▶ **Task directions**
Repeat each line exactly as it is written.

▶ **Material**
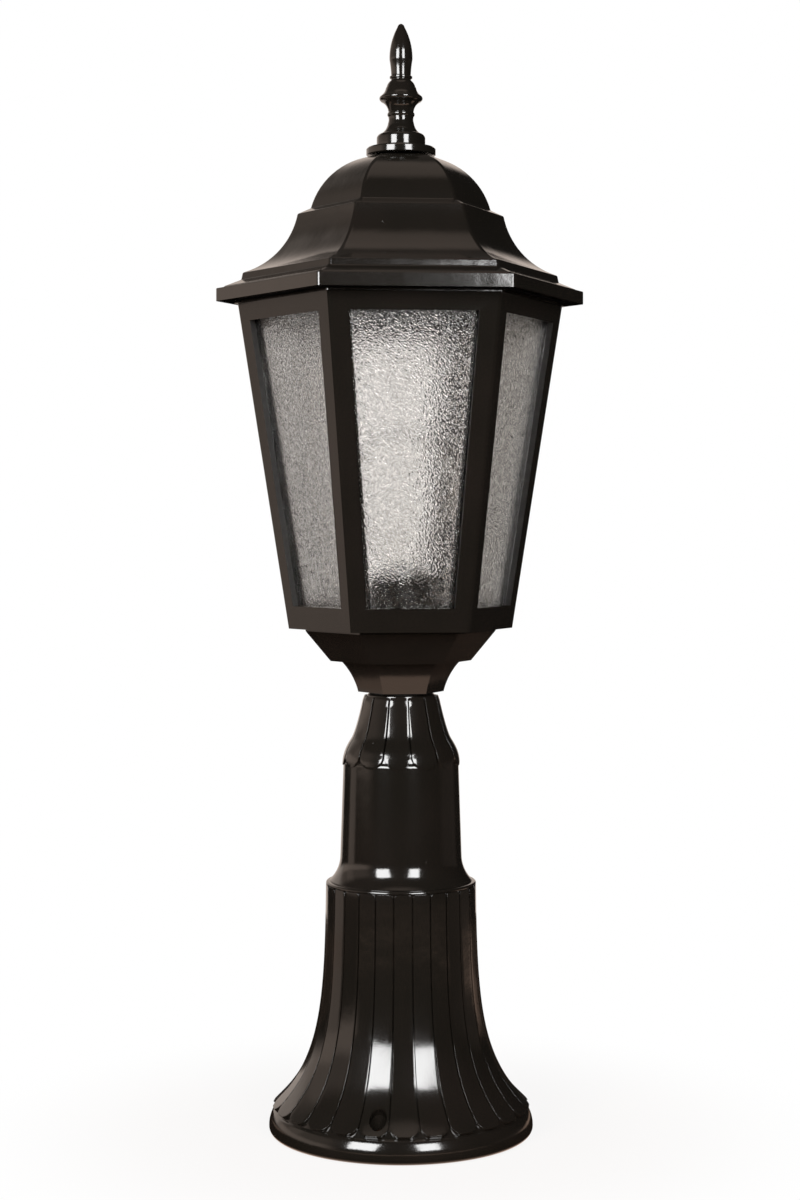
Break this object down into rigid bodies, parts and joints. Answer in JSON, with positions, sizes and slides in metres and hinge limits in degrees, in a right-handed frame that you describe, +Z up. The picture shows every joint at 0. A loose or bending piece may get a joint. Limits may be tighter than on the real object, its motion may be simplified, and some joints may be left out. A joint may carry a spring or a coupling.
{
  "type": "pedestal lantern",
  "caption": "Hexagonal pedestal lantern with hammered glass panes, domed lift-off roof with screw-on finial, and a fluted bell pedestal.",
  "frame": {"origin": "centre of the pedestal's flat underside, on the surface it stands on", "axes": "+Z up along the lantern's axis, front window faces -Y, two corners of the hexagon lie on the X axis"},
  "size_m": [0.2, 0.1732, 0.6],
  "materials": {
    "enamel": "gloss",
    "hammered_glass": "textured",
    "clear_glass": "gloss",
    "zinc_steel": "satin",
    "brass": "satin",
    "lamp_cap_metal": "satin",
    "bakelite": "satin",
    "porcelain": "gloss",
    "block_plastic": "matte",
    "rubber_black": "matte",
    "lead_brown": "satin",
    "lead_blue": "satin",
    "lead_green": "satin"
  },
  "bodies": {
    "stand": {"bell": "enamel", "column": "enamel", "column_screws": "zinc_steel", "neck_gasket": "rubber_black", "nipple": "zinc_steel", "nipple_washer": "zinc_steel", "nipple_nut_lower": "zinc_steel", "nipple_nut_upper": "zinc_steel", "cup": "enamel", "cage": "enamel", "cage_screws": "zinc_steel", "pane_front": "hammered_glass", "pane_front_right": "hammered_glass", "pane_back_right": "hammered_glass", "pane_back": "hammered_glass", "pane_back_left": "hammered_glass", "pane_front_left": "hammered_glass", "lampholder_cap": "bakelite", "lampholder_insert": "porcelain", "lampholder_shell": "brass", "lampholder_skirt": "bakelite", "holder_terminals": "brass", "centre_contact": "brass", "terminal_block": "block_plastic", "terminal_screws": "zinc_steel", "block_screw": "zinc_steel", "earth_screw": "brass", "live_lead": "lead_brown", "neutral_lead": "lead_blue", "earth_lead": "lead_green", "roof_bridge": "zinc_steel", "bridge_screws": "zinc_steel", "finial_rod": "zinc_steel", "rod_nuts": "zinc_steel"},
    "roof": {"roof": "enamel", "roof_gasket": "rubber_black"},
    "finial": {"finial": "enamel", "finial_seal": "rubber_black"},
    "lamp": {"lamp_contact": "bakelite", "lamp_cap": "lamp_cap_metal", "lamp_glass": "clear_glass", "lamp_mount": "clear_glass"}
  },
  "joints": [
    {"name": "roof_lift", "type": "slide", "parent": "stand", "child": "roof", "axis": [0, 0, 1], "range_m": [0, 0.13]},
    {"name": "finial_turn", "type": "hinge", "parent": "roof", "child": "finial", "pos_m": [0, 0, 0.55], "axis": [0, 0, 1], "continuous": true},
    {"name": "lamp_turn", "type": "hinge", "parent": "stand", "child": "lamp", "pos_m": [0, 0, 0.3], "axis": [0, 0, 1], "continuous": true}
  ]
}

▶ **Expected output**
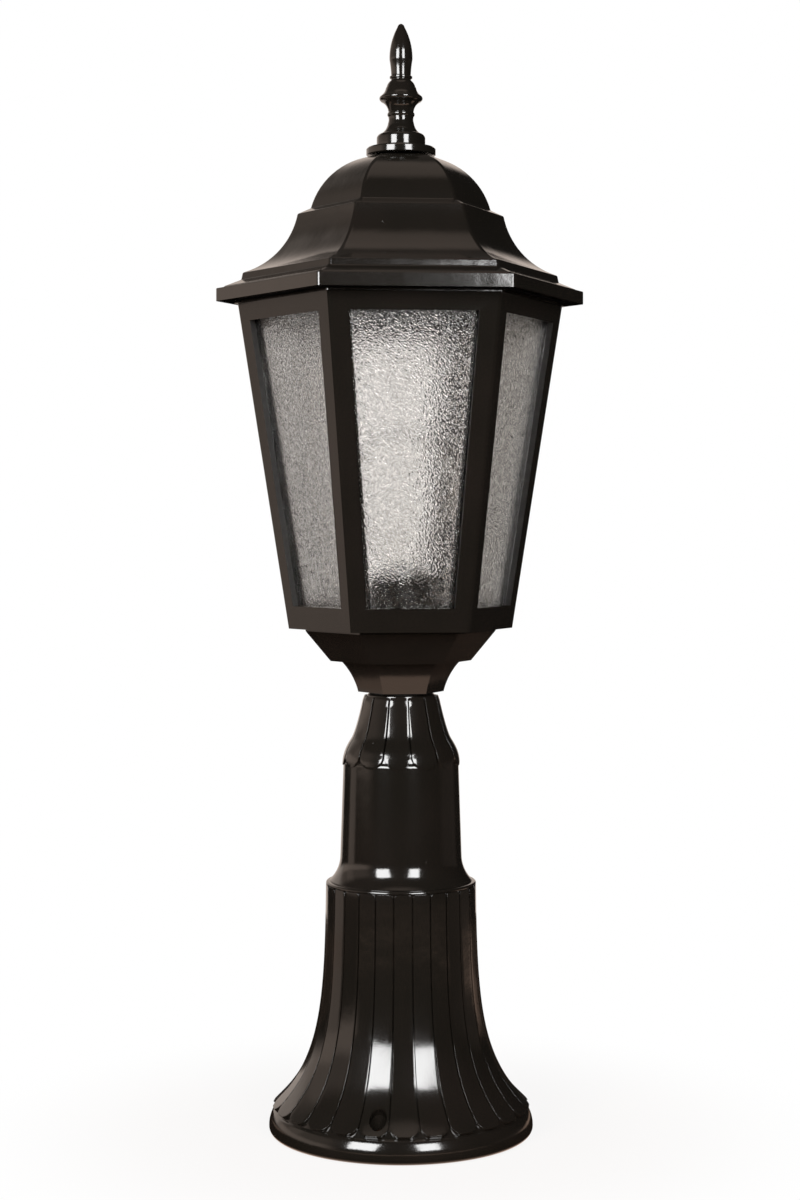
Break this object down into rigid bodies, parts and joints. Answer in JSON, with positions, sizes and slides in metres and hinge limits in degrees, in a right-handed frame that you describe, +Z up. The picture shows every joint at 0. A loose or bending piece may get a joint. Limits may be tighter than on the real object, its motion may be simplified, and some joints may be left out. A joint may carry a spring or a coupling.
{
  "type": "pedestal lantern",
  "caption": "Hexagonal pedestal lantern with hammered glass panes, domed lift-off roof with screw-on finial, and a fluted bell pedestal.",
  "frame": {"origin": "centre of the pedestal's flat underside, on the surface it stands on", "axes": "+Z up along the lantern's axis, front window faces -Y, two corners of the hexagon lie on the X axis"},
  "size_m": [0.2, 0.1732, 0.6],
  "materials": {
    "enamel": "gloss",
    "hammered_glass": "textured",
    "clear_glass": "gloss",
    "zinc_steel": "satin",
    "brass": "satin",
    "lamp_cap_metal": "satin",
    "bakelite": "satin",
    "porcelain": "gloss",
    "block_plastic": "matte",
    "rubber_black": "matte",
    "lead_brown": "satin",
    "lead_blue": "satin",
    "lead_green": "satin"
  },
  "bodies": {
    "stand": {"bell": "enamel", "column": "enamel", "column_screws": "zinc_steel", "neck_gasket": "rubber_black", "nipple": "zinc_steel", "nipple_washer": "zinc_steel", "nipple_nut_lower": "zinc_steel", "nipple_nut_upper": "zinc_steel", "cup": "enamel", "cage": "enamel", "cage_screws": "zinc_steel", "pane_front": "hammered_glass", "pane_front_right": "hammered_glass", "pane_back_right": "hammered_glass", "pane_back": "hammered_glass", "pane_back_left": "hammered_glass", "pane_front_left": "hammered_glass", "lampholder_cap": "bakelite", "lampholder_insert": "porcelain", "lampholder_shell": "brass", "lampholder_skirt": "bakelite", "holder_terminals": "brass", "centre_contact": "brass", "terminal_block": "block_plastic", "terminal_screws": "zinc_steel", "block_screw": "zinc_steel", "earth_screw": "brass", "live_lead": "lead_brown", "neutral_lead": "lead_blue", "earth_lead": "lead_green", "roof_bridge": "zinc_steel", "bridge_screws": "zinc_steel", "finial_rod": "zinc_steel", "rod_nuts": "zinc_steel"},
    "roof": {"roof": "enamel", "roof_gasket": "rubber_black"},
    "finial": {"finial": "enamel", "finial_seal": "rubber_black"},
    "lamp": {"lamp_contact": "bakelite", "lamp_cap": "lamp_cap_metal", "lamp_glass": "clear_glass", "lamp_mount": "clear_glass"}
  },
  "joints": [
    {"name": "roof_lift", "type": "slide", "parent": "stand", "child": "roof", "axis": [0, 0, 1], "range_m": [0, 0.13]},
    {"name": "finial_turn", "type": "hinge", "parent": "roof", "child": "finial", "pos_m": [0, 0, 0.55], "axis": [0, 0, 1], "continuous": true},
    {"name": "lamp_turn", "type": "hinge", "parent": "stand", "child": "lamp", "pos_m": [0, 0, 0.3], "axis": [0, 0, 1], "continuous": true}
  ]
}